Payment for time off for training - Paragraphs 33/34

19. In relation to the issue of payment for time off for training, we would reiterate our comments at paragraphs 14 & 15 above.

Section 3 – Time Off for trade union activities

20. We would re-iterate our comments at paragraph 16 above in relation to the need for definitions of, and statutory references for, key terms which have specific legal definitions.

Section 4 – The responsibilities of employers and trade unions

Paragraph 45

21. We note that paragraph 45 states that “employers should make available to union representatives the facilities necessary for them to perform their duties efficiently and communicate effectively with their members, colleague union representatives and full-time officers. Where resources permit the facilities should include……”

We note that this effectively places a major qualification on the duty of employers to make available to trade union officials the facilities necessary for them to perform their duties i.e. facilities need only be provided “where resources permit”.

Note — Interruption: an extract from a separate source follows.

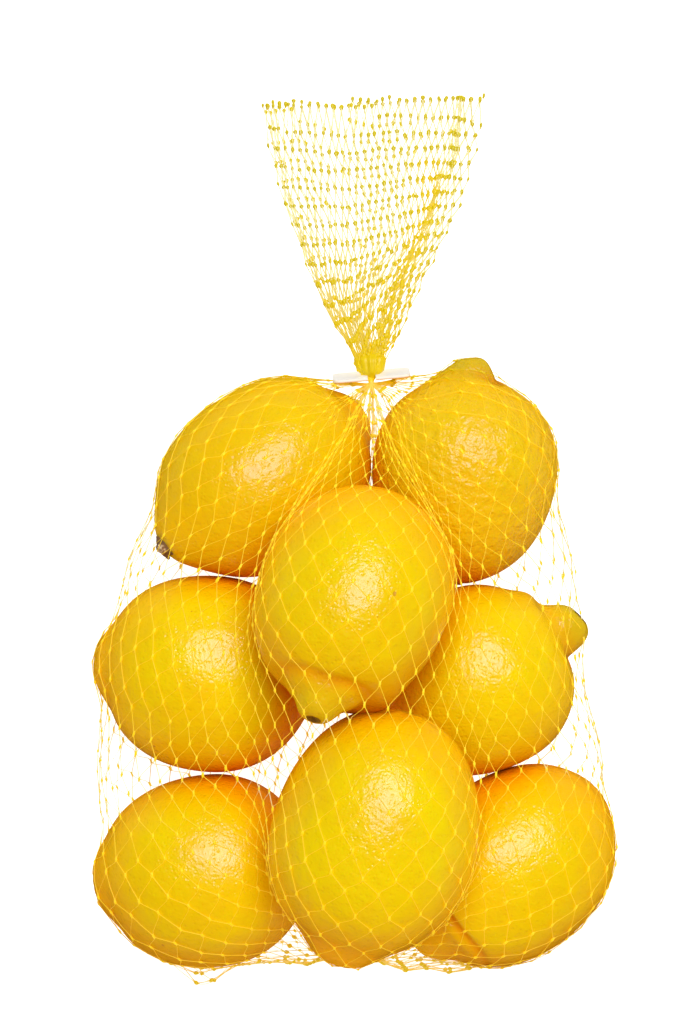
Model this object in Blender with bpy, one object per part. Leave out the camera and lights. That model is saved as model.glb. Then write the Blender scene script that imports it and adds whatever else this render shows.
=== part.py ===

We believe that this qualification is excessively restrictive. We are aware, for instance, of large organisations simply asserting that resources do not permit them to give access to email systems to union officials.

We believe that the Code should be drafted in a manner whereby employers are required to provide these facilities and that it will only be in exceptional circumstances that a union representative may not be afforded access to these vital facilities.

In other words, the rule should be that these facilities are provided by the employer and any exception to this rule should be defined very narrowly. This should ensure that union representatives obtain adequate access to facilities to be able to carry out their duties properly.

We note that the final three bullet points on paragraph 45 are new and were not included in the previous Code. We endorse their inclusion.